*** WORKING DATA ***

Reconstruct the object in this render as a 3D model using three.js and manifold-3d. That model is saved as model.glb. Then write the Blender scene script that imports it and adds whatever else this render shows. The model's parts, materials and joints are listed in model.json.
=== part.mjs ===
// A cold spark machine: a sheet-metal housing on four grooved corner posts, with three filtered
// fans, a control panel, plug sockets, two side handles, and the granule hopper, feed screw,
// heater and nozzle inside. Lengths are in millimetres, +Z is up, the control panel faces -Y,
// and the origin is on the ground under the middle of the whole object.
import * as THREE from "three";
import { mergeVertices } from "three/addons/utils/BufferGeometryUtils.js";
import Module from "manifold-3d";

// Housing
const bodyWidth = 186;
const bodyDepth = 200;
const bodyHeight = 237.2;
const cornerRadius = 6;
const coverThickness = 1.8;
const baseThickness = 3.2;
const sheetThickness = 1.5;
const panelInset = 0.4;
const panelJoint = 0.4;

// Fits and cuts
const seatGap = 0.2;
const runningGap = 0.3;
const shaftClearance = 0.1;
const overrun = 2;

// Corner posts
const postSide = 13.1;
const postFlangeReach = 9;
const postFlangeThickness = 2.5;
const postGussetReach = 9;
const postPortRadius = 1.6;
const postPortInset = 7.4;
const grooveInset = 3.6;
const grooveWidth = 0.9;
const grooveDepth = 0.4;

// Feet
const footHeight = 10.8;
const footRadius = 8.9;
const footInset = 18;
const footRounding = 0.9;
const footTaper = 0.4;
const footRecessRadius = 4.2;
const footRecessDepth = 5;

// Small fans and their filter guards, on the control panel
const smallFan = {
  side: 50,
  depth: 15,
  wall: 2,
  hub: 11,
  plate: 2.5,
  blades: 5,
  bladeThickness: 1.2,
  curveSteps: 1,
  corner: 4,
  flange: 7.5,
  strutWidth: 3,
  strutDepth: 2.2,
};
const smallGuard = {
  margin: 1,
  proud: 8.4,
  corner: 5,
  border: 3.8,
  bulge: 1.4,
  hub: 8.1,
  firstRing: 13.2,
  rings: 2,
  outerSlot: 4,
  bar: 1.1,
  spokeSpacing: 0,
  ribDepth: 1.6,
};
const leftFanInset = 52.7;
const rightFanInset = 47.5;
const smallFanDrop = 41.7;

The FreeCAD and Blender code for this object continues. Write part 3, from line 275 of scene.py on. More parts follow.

***
*** WORKING DATA ***

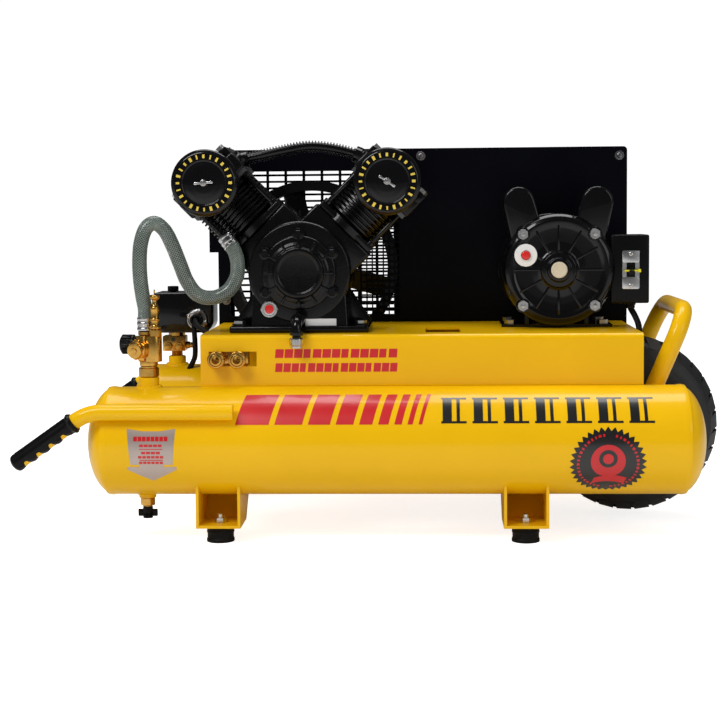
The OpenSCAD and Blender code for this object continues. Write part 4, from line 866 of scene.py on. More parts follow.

***

### [WHAT IS ASKED]
Quote nothing but the lines that run from the line containing "Reconstruct the object" through the line containing "const overrun = 2;", keeping both of them word for word.

### [EXERCISE ANSWER]
Reconstruct the object in this render as a 3D model using three.js and manifold-3d. That model is saved as model.glb. Then write the Blender scene script that imports it and adds whatever else this render shows. The model's parts, materials and joints are listed in model.json.
=== part.mjs ===
// A cold spark machine: a sheet-metal housing on four grooved corner posts, with three filtered
// fans, a control panel, plug sockets, two side handles, and the granule hopper, feed screw,
// heater and nozzle inside. Lengths are in millimetres, +Z is up, the control panel faces -Y,
// and the origin is on the ground under the middle of the whole object.
import * as THREE from "three";
import { mergeVertices } from "three/addons/utils/BufferGeometryUtils.js";
import Module from "manifold-3d";

// Housing
const bodyWidth = 186;
const bodyDepth = 200;
const bodyHeight = 237.2;
const cornerRadius = 6;
const coverThickness = 1.8;
const baseThickness = 3.2;
const sheetThickness = 1.5;
const panelInset = 0.4;
const panelJoint = 0.4;

// Fits and cuts
const seatGap = 0.2;
const runningGap = 0.3;
const shaftClearance = 0.1;
const overrun = 2;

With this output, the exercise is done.